— DATA EXTRACT —
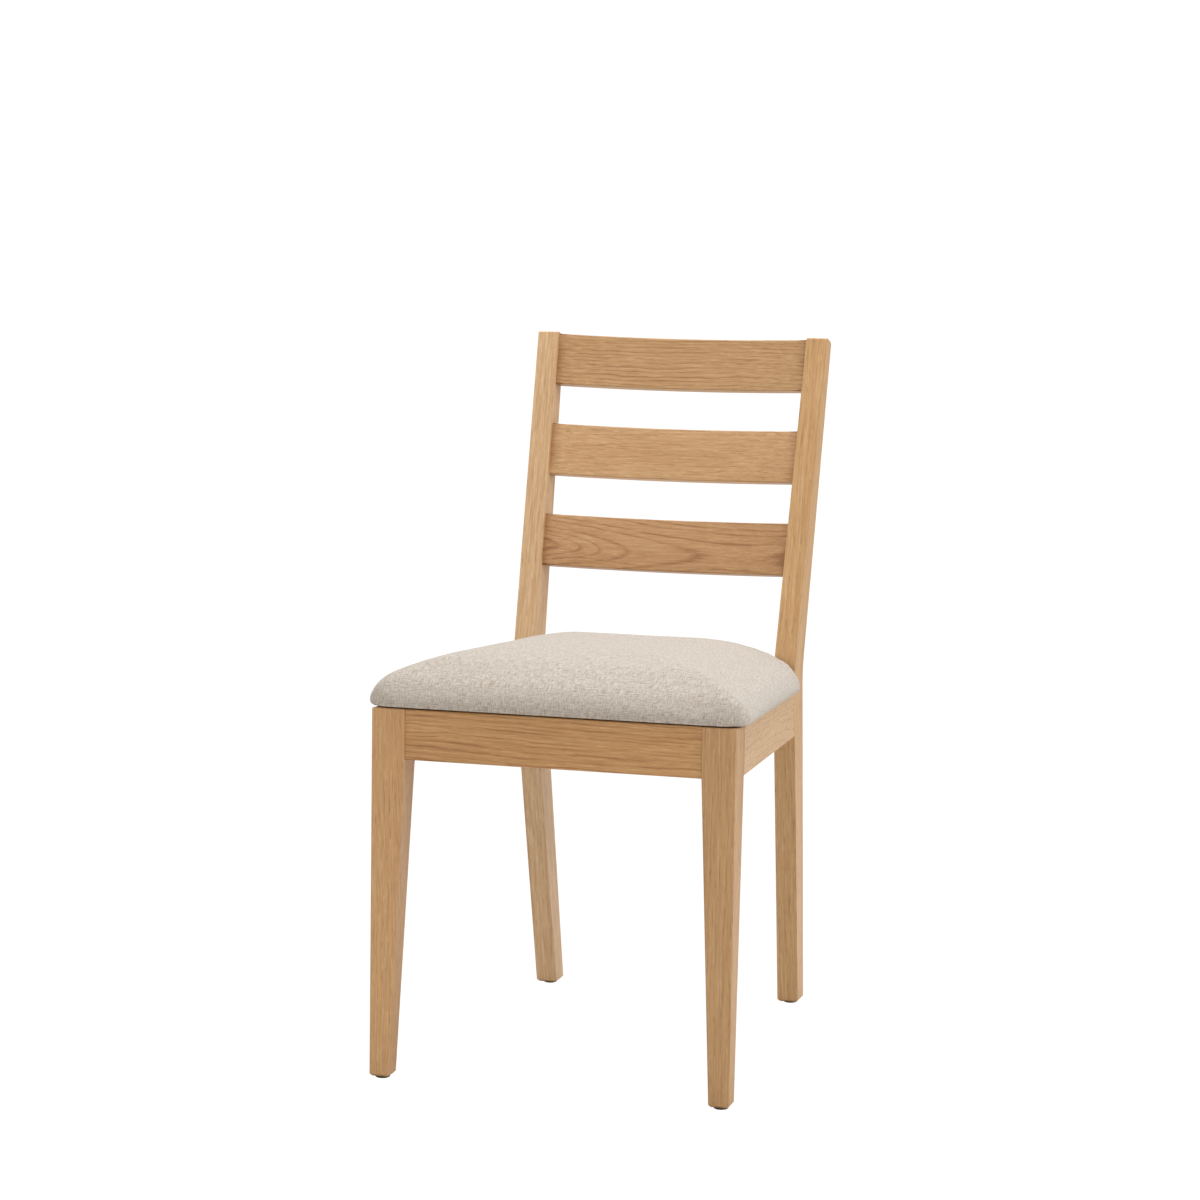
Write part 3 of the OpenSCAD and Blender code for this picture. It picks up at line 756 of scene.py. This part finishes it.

==

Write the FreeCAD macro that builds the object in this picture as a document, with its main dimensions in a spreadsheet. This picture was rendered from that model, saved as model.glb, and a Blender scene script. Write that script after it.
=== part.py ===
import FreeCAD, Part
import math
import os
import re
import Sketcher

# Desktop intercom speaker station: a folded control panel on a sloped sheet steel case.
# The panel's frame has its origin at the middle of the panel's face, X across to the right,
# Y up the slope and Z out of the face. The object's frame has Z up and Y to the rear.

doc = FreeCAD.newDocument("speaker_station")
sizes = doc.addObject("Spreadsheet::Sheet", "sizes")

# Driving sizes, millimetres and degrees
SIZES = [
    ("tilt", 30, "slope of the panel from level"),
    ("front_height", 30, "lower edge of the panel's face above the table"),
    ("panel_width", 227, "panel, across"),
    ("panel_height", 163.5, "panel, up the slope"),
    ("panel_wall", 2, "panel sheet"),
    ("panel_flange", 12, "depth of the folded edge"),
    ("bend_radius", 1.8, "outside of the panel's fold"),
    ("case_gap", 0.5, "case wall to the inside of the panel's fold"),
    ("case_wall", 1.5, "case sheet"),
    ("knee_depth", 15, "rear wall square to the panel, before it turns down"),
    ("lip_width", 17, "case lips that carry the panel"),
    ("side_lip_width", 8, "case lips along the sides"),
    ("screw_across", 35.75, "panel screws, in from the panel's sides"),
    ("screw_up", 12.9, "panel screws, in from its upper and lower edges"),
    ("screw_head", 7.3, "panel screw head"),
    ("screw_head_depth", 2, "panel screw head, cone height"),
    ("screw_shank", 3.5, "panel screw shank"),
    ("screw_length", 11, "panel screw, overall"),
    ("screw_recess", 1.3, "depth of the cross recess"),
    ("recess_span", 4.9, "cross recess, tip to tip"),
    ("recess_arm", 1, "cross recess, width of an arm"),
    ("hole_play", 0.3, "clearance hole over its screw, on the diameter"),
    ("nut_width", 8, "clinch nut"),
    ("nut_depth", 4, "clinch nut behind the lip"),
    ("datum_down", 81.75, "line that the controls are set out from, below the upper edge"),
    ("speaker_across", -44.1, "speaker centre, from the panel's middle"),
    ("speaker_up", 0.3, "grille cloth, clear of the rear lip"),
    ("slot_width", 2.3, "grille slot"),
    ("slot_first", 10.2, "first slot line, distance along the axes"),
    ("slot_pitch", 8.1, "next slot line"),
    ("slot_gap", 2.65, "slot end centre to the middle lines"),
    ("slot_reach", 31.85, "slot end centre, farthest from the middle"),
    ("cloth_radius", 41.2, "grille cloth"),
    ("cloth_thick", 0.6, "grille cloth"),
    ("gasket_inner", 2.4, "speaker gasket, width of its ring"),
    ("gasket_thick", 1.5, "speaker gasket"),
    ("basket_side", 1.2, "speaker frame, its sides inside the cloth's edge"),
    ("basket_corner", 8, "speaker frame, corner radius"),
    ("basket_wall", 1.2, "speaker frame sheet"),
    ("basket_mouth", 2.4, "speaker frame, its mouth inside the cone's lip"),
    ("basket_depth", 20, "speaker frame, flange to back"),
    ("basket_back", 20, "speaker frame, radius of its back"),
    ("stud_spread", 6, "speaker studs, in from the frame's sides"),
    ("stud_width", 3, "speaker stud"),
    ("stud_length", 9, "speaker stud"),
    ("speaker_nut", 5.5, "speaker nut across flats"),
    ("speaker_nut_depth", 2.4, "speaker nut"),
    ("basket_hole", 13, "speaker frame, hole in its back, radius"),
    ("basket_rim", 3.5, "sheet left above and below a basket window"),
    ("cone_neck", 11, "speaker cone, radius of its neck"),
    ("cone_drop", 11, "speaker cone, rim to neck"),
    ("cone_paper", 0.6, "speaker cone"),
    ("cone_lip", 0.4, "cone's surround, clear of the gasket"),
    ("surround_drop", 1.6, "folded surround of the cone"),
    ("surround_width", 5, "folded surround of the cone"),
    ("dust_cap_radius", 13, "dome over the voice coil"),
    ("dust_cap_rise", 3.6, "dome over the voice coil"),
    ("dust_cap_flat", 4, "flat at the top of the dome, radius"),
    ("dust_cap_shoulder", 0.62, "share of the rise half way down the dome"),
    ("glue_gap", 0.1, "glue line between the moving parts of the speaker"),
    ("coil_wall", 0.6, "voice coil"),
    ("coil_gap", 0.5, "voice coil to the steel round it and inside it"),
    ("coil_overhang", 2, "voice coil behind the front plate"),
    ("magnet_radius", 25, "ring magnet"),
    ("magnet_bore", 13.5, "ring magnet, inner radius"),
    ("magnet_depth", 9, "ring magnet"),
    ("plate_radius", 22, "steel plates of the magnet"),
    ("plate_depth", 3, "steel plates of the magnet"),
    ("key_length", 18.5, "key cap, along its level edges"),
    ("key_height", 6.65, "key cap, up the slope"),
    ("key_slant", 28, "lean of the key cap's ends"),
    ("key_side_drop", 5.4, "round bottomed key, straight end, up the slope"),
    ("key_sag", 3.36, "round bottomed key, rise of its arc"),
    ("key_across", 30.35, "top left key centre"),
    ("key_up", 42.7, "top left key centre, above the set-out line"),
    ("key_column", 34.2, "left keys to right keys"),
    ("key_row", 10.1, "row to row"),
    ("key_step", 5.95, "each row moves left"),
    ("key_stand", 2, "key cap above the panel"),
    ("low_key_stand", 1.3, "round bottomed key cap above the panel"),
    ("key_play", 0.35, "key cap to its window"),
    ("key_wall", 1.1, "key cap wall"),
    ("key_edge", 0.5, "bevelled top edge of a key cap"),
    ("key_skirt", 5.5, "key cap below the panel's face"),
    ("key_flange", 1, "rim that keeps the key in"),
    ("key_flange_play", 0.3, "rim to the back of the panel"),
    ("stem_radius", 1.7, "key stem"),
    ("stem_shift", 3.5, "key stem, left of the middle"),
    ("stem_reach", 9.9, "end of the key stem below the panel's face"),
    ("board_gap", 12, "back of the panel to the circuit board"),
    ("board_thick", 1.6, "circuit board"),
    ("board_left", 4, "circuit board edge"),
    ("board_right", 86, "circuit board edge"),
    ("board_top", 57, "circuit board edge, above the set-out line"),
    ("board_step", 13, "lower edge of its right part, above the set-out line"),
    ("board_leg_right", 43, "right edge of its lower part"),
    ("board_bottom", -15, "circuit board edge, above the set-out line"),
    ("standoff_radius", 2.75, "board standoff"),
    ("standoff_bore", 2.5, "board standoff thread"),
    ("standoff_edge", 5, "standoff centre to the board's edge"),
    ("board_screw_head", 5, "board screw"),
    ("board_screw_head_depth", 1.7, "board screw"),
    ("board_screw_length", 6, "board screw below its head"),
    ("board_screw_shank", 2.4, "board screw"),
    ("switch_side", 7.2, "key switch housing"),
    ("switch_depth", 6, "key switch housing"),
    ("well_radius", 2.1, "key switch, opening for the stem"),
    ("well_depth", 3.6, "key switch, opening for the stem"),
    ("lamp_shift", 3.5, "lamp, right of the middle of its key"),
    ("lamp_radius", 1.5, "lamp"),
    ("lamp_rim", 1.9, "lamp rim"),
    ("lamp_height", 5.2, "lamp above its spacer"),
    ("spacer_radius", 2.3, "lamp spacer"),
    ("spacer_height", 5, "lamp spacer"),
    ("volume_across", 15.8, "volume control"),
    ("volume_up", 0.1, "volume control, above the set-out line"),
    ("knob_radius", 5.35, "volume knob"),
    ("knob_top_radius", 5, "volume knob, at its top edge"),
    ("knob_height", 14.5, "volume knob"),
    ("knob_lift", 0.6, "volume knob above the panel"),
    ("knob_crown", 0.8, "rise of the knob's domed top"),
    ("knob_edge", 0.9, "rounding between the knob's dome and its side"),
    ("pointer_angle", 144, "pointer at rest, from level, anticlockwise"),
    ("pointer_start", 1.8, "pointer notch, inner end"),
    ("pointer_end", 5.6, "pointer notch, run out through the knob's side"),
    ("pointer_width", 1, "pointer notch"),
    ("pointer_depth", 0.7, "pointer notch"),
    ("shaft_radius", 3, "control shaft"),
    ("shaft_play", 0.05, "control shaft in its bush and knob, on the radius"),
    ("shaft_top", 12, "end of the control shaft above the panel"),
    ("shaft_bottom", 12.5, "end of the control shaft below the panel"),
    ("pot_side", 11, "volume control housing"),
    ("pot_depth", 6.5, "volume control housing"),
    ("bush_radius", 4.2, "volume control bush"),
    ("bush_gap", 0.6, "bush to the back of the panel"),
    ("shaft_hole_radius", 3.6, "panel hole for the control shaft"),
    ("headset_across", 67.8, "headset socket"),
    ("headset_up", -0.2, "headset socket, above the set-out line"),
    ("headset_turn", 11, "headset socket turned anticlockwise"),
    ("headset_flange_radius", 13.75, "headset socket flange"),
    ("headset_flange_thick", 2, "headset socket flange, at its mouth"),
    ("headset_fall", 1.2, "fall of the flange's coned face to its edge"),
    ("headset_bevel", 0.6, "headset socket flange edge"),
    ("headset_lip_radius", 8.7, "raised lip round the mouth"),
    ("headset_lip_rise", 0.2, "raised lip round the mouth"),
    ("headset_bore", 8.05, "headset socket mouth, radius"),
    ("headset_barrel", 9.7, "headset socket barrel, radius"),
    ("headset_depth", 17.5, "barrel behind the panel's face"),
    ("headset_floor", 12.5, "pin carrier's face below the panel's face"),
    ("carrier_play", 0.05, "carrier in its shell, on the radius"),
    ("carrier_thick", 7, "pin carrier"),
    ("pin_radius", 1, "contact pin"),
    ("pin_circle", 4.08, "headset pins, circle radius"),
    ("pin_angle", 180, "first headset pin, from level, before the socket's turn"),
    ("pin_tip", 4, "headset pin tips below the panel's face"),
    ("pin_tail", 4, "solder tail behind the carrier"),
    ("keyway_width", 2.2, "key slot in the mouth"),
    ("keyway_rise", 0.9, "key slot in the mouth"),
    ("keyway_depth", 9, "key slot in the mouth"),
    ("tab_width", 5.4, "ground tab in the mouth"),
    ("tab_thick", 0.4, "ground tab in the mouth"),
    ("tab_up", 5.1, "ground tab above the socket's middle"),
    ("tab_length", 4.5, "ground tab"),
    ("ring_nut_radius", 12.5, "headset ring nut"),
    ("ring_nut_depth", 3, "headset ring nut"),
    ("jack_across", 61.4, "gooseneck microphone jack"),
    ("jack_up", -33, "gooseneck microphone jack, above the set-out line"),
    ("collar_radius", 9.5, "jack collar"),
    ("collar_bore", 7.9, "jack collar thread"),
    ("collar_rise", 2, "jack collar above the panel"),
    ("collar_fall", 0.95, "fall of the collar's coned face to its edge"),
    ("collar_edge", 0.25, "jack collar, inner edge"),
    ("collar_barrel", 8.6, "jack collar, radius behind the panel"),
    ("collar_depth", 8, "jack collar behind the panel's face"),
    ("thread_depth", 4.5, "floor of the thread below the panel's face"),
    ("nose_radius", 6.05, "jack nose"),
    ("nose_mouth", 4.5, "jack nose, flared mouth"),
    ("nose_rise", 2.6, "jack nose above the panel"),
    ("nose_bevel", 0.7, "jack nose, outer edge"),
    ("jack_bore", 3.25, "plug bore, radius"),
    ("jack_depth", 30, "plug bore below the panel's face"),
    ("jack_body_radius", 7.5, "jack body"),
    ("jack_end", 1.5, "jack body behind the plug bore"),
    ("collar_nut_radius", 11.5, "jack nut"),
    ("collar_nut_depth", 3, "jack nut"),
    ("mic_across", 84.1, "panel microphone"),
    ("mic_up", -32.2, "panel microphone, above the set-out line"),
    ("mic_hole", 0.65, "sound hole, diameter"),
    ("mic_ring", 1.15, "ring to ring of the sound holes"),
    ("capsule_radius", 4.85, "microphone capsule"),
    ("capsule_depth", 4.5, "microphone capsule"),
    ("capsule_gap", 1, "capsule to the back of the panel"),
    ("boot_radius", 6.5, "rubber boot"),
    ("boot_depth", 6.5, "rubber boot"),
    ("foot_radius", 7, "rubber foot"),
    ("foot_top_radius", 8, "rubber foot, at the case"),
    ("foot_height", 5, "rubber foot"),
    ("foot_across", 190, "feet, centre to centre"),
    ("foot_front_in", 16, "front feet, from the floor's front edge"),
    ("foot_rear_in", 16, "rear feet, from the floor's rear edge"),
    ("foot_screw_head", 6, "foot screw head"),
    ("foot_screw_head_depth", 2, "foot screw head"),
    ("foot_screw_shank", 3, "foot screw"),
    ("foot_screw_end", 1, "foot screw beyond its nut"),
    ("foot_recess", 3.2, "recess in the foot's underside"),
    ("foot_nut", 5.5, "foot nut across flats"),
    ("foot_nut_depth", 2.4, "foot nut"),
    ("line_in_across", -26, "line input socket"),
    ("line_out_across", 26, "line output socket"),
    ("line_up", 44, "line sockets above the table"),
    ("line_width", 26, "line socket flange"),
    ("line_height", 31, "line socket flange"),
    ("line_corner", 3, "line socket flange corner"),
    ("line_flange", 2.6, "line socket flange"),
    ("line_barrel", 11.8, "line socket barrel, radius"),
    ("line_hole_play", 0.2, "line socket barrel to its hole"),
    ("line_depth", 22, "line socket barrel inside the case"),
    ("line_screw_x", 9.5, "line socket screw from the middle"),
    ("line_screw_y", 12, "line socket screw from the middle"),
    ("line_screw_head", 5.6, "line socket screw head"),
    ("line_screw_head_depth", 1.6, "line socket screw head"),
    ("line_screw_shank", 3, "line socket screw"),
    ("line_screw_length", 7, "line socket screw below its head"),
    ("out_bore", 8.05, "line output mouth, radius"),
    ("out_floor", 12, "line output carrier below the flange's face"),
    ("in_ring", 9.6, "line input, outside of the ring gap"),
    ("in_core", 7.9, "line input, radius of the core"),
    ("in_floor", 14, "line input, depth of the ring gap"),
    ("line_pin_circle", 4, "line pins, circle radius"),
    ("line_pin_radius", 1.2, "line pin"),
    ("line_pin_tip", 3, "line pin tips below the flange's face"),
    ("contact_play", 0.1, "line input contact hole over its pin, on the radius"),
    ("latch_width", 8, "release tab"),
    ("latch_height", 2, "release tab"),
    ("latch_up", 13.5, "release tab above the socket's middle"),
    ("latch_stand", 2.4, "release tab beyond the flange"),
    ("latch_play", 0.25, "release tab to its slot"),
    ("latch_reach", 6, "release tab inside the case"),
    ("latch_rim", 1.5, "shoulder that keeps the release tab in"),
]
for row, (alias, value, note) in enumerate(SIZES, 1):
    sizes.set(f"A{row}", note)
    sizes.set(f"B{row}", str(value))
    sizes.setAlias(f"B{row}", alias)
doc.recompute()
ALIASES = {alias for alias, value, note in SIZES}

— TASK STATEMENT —
List each line of the records that holds the string "FreeCAD".

— THE RESPONSE —
Write the FreeCAD macro that builds the object in this picture as a document, with its main dimensions in a spreadsheet. This picture was rendered from that model, saved as model.glb, and a Blender scene script. Write that script after it.
import FreeCAD, Part
doc = FreeCAD.newDocument("speaker_station")